When it comes to Southern banking, few do it better than BB&T (NYSE:BBT), the nation's tenth largest commercial bank by assets with about $182 billion. In its third quarter of 2012, earnings grew nearly 30% to $469 million, or $0.66 per share, from $366 million, or $0.52 per share a year ago. Despite the bank's balance sheet growing from $167 billion a year ago to $182 billion at the close of the third quarter, the profits represented a return on assets of 1.1%. The profit level was aided by BB&T's 55% efficiency ratio, to be sure. But what really stands out about this institution is its ability to grow despite occupying virtually the same footprint as Regions. Loans grew from $107 billion in the third quarter of 2011 to $118 billion in the third quarter of 2012.
There was no big lift from a decline in provisions for loan losses, which fell only $6 million on a quarter over quarter basis. On the other hand, more or less steady interest income, plus a steep drop in funding costs, allowed net interest income to climb for its fifth consecutive sequential quarter, and about 5% above the year ago total.

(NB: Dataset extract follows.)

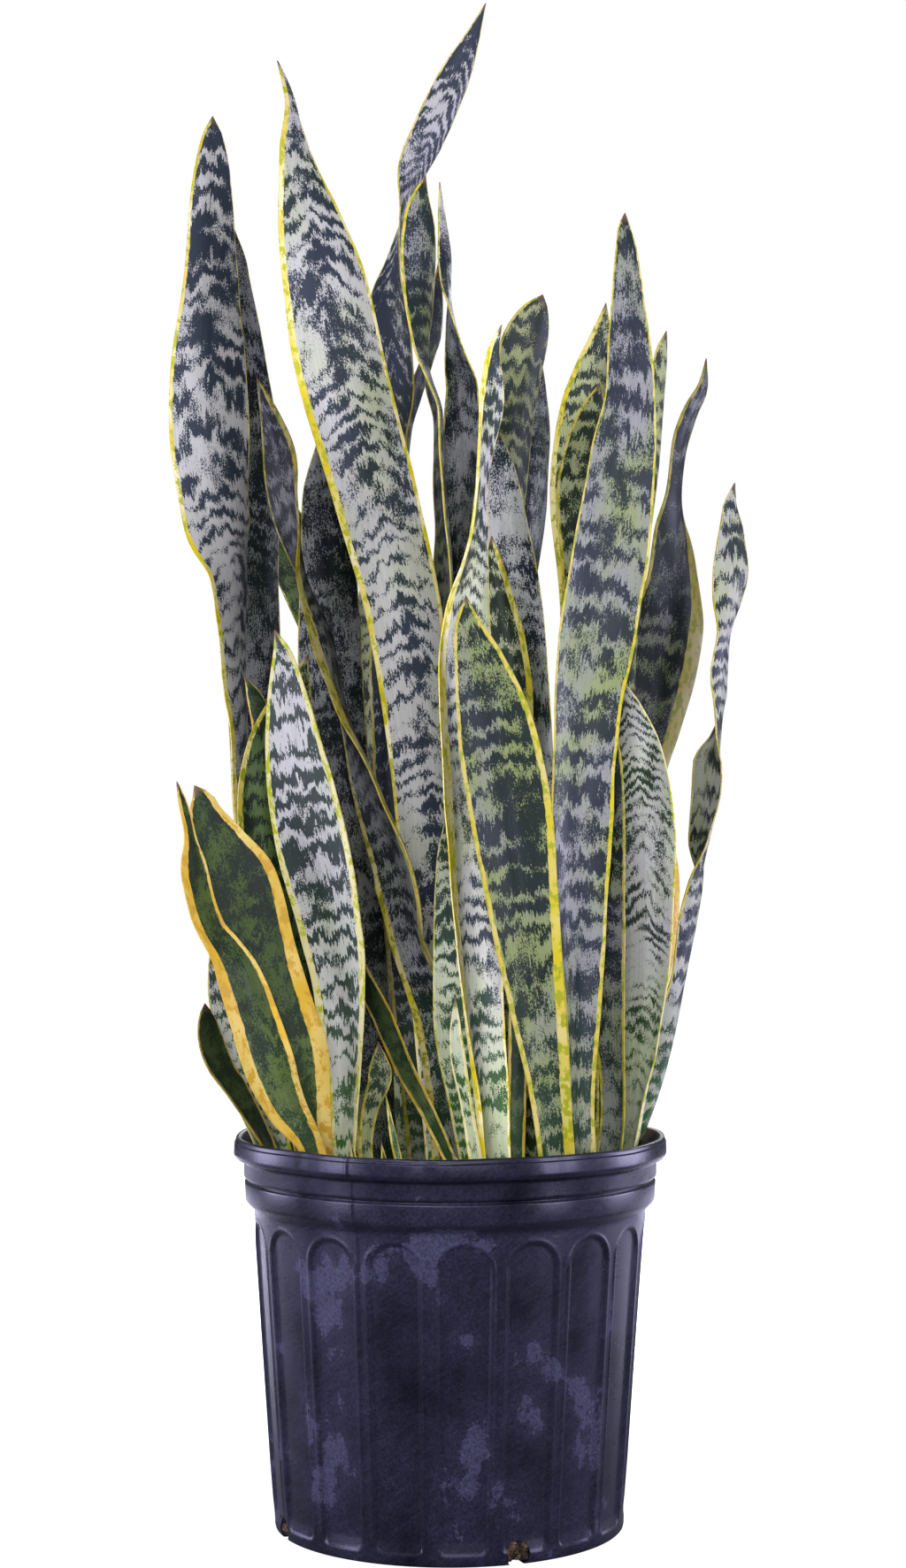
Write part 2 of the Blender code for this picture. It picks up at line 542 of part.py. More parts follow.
def blade_ring(shape, blade, at):
    """A closed section: a thick midrib, two sharp margins, and a trough between them."""
    across, out = blade.axes(at)
    half = blade.width(at) / 2
    depth = blade.cup(at) * blade.width(at) * blade.cup_side
    thickness = min(BLADE_THICKNESS * GROWTH, SLIM_BLADE_SHARE * half + THINNEST_BLADE * GROWTH)
    section = [(-1.0, 0), (-0.5, 1), (0.0, 1), (0.5, 1), (1.0, 0), (0.5, -1), (0.0, -1), (-0.5, -1)]
    middle = blade.midrib(at)
    points = []
    for side, face in section:
        lift = depth * (MIDRIB_SHARE_OF_CUP - side * side)
        lift += face * thickness / 2 * (1 - side * side)
        points.append(shape.verts.new(middle + across * side * half + out * lift))
    return points


def build_leaf(name, finish, rows):
    blade = Blade(rows)
    stations = max(FEWEST_STATIONS, round(blade.length / STATION_SPACING))
    shape = bmesh.new()
    shares = [1 - (1 - i / stations) ** TIP_CROWDING for i in range(stations)]
    rings = [blade_ring(shape, blade, blade.length * share) for share in shares]
    for point in rings[0]:
        point.co.z = LEAF_FOOT
    for lower, upper in zip(rings, rings[1:]):
        bridge(shape, lower, upper)
    shape.faces.new(reversed(rings[0]))
    close_to_point(shape, rings[-1], blade.midrib(blade.length))
    new_object(name, shape, finish)


def main():
    clear_scene()
    build_pot()
    build_soil()
    for name, (finish, rows) in LEAVES.items():
        build_leaf(name, finish, rows)


main()
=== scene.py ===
"""The looks of a snake plant in a black nursery pot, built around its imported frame.

Sizes named in the tables are millimetres, and MM turns them into metres. The frame stands on
the floor: +Z up, the origin at the middle of the pot's base, -Y towards the front.
"""

import math

import bpy
import numpy as np
from mathutils import Matrix, Vector, noise


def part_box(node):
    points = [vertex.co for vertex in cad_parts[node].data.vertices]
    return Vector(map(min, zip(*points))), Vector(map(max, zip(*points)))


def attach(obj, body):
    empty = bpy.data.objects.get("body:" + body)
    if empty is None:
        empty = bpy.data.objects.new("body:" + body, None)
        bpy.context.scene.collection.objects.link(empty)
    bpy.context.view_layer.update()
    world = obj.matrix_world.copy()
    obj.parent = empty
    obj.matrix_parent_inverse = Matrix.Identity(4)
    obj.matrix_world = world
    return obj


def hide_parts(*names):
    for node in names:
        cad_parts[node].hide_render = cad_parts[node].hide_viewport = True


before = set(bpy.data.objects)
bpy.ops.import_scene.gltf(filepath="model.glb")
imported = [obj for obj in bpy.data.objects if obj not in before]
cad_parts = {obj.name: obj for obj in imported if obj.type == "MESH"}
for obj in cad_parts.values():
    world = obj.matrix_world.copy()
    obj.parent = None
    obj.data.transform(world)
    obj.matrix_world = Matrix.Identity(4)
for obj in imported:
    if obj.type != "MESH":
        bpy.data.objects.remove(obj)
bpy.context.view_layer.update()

MM = 0.001

# ---- sizes taken from the frame ----

POT_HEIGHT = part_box("pot")[1].z / MM
SOIL_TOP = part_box("soil")[1].z / MM

# ---- leaf blades ----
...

Non-interest income rose some $300 million over the year ago quarter on the back of not just strong mortgage banking income, but also strong insurance agency income.
On the whole, while I have much distaste for BB&T's political work, I admire management's adroit ability to run a regional bank. BB&T is not performing yet quite as well as it did before the banking recession, but I perceive that room for improvement as a good thing. If loan growth continues to ramp up, it won't be long before BB&T is earning 1.3% to 1.4% on an expanding asset base. The company now offers an above average 2.9% yield, a PEG of 1.0, and is off about 20% in the last month for no good reason. This is an attractive pick up for the conservative investor.
Synovus Financial (NYSE:SNV) is the kind of traditional, community lending based model that should have been able to withstand last decade's banking crisis in decent shape. That assumption could not have been more wrong. Synovus had been among the most profitable of all regional banks in the middle of last decade, posting profits approaching a 2% return on assets each year from 2000 through 2006. But its community bank model failed and it lost substantial money each year from 2008 through 2010, before posting a smaller, $61 million loss last year. Largely on the back of lowered loan loss reserves, the bank has returned to modest profitability. In the third quarter, earnings came to $16 million, or two cents per share, nearly identical with the year ago quarter. Much like Regions, Synovus has lost profit capacity as its loan portfolio is down 25% from its 2007 level, and management's job one is to grow the loan portfolio responsibly. If it can do that, investors can expect tremendous long-term returns from this company, who's current stock price is less than a tenth of its 2007 price. Aggressive investors should take note.
By far the largest Southern bank is Bank of America (NYSE:BAC), this country's second largest bank. The fun trying to interpret its quarterly earnings has gone on for several years, with multibillion dollar one time entries virtually every report. In the third quarter of the year, its one-time items pretty much canceled out, leaving the bank with an essentially break even quarter. An institution of Bank of America's size ought to routinely earn at least $20 billion a year, a level Bank of America has not seen since 2006, when the bank was some $700 billion smaller than it is today. It has been over four years since Bank of America acquired Countrywide Financial, and as time goes on and Bank of America continues to fail to bring reasonable returns to its shareholders, one must look for blame outside of Countrywide. I will never endorse purchase in Bank of America stock until it shows me it is able to be consistently profitable.